One thing the users need to do is ask themselves the question: Are you contributing to the waste that you’re trying to solve at your organization? In other words, if someone is already doing process analysis and these guys are coming in saying you have to look at it from their perspective, that’s just contributing to waste. Users need to work together in an enterprise. It’s not about following a religion of a particular process method. It’s about working end-to-end to take out waste.

The mapping people could work together and find out that someone has already done it. And if they don’t stop arguing about who wants what to run left-to-right and actually go back and talk to the workers about how they want to use it, this stuff isn’t going to be of any use at all. If you want to get business adoption, make sure what is being produced is being used, particularly in the mapping area. Maps are often used for analysis and then thrown away. Maybe that can be part of the end system. The modeling tools are more complex, take more time to use and are more expensive. But part of that complexity is that their design demands it be linked to the production process. It’s using the same resources. Unless you have all of those resources together and interconnected, then you can’t actually perform good business analysis or risk analysis or impacts of change. Simplistic maps are great for the early stages but they’re not providing the longevity.

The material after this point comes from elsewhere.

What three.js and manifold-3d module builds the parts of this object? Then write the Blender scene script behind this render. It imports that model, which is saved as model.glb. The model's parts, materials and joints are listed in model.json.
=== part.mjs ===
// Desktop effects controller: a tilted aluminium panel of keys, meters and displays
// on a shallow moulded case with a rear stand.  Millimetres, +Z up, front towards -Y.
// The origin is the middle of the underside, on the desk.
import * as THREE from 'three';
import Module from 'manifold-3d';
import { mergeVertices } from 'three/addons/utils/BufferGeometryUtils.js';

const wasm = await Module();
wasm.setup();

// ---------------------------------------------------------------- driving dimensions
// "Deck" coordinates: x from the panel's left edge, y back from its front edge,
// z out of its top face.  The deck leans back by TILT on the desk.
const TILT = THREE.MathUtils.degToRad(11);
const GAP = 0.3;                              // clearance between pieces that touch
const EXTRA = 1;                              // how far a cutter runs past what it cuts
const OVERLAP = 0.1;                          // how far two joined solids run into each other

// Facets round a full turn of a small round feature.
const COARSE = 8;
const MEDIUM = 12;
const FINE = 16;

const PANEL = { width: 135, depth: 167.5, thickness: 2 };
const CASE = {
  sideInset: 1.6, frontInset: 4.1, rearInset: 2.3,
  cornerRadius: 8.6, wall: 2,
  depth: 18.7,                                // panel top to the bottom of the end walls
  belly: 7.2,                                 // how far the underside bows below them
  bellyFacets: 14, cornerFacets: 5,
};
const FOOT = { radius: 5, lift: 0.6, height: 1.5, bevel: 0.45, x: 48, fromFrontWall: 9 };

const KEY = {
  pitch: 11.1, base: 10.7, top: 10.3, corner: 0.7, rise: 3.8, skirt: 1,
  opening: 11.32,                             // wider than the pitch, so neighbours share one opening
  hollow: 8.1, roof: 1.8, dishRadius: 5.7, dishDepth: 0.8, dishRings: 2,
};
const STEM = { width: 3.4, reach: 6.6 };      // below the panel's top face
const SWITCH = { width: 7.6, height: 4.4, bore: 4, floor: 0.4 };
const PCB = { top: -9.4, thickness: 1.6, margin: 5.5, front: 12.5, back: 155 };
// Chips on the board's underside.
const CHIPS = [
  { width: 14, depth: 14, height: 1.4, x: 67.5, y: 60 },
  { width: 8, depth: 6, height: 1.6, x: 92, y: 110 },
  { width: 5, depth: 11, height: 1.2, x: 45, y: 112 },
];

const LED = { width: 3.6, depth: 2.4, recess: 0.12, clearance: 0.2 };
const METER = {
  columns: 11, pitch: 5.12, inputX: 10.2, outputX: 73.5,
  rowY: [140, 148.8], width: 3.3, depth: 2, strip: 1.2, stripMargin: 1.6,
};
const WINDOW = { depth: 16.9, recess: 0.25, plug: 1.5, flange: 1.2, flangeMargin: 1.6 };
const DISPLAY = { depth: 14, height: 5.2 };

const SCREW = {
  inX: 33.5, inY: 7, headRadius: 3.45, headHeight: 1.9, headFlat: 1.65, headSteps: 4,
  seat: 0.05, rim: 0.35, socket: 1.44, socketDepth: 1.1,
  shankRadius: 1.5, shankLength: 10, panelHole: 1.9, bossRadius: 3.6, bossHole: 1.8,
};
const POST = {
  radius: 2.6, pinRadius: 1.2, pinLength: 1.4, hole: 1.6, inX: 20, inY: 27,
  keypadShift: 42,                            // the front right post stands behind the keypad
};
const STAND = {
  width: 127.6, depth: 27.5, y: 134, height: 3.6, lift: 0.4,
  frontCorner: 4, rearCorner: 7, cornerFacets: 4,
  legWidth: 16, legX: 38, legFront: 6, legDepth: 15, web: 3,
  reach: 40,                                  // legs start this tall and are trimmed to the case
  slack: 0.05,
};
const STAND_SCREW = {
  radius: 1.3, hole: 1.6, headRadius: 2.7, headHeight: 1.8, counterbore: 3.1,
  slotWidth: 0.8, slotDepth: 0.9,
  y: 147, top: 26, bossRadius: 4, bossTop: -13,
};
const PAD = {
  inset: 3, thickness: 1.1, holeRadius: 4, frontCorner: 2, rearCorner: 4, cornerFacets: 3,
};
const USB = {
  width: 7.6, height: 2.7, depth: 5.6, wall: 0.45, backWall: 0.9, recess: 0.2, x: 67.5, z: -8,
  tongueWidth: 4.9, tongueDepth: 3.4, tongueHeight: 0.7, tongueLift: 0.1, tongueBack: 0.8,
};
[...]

They need a more sophisticated approach.

Mark McGregor, principal analyst at MWD Advisors

And what’s the vendors’ role in this modeling conundrum?

It would be handy if some of the vendors recognized that people want to start simply and then grow from there. In many instances, there’s a bucket-load of tool implementation that takes up your first few months, when what you want to do is deliver your first project outcomes. It’s easier to get that groundwork done when other people understand the value. If you start by burning through $50,000 on consulting just to get all of the tools up and running, you’ll frighten the business side away. Here is a way to work together to understand modeling value. The vendors, over the years, have added more and more into the products to make them more architectural or applicable to other groups. But they’ve lost their way. If you had a product that users loved for doing one particular thing, and then you pile on all of these other functions, you lose your core audience. It’s fine to have those functions in the later stages, but keep it simple early on.